Not a sound did the Wise Women make as their bare feet of gold or silver floated, as is customary in the fairy world, some inches above the floor. The twelves figures seemed to hang in the air, their naked golden and silver heads gleaming above the swirling robes which were every colour of the rainbow.

This modification to the story is also explained by Pamela: “ It was to do away with their pantomime image and give them their proper weight and authority that our version provided the Wise Women with their hairless heads of gold and silver and made gods their golden and silver feet hover a little above the earth as the gods do on the Greek vases.

Ironically, in my opinion, it is her description of the Wise Women that makes them look like a pantomime image.

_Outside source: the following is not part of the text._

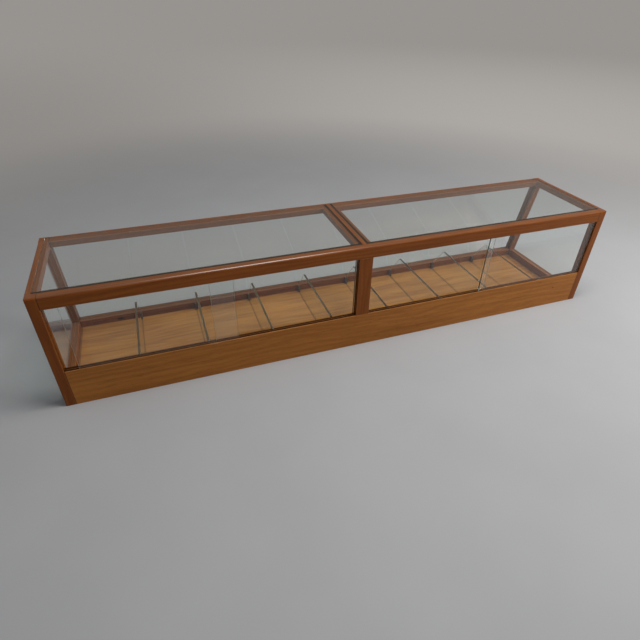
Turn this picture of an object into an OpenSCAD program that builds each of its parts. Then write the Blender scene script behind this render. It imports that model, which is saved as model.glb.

And for me, it just felt discordant.

Why didn’t her editor say something? With these elements removed, maybe the critics would have been slightly gentler with her work. Or maybe not. They blamed her of using Jungian babble …. but I think she was using Gurdjieff language to express her inner state.  The book is very interesting if one reads it with the intention of getting a better understanding of Pamela L. Travers’s psyche. But if you are not interested in the inner workings of the author, it is not especially entertaining, although the descriptions are beautiful. Pamela L. Travers had a real talent for writing exquisite, lyrical descriptions of places and characters.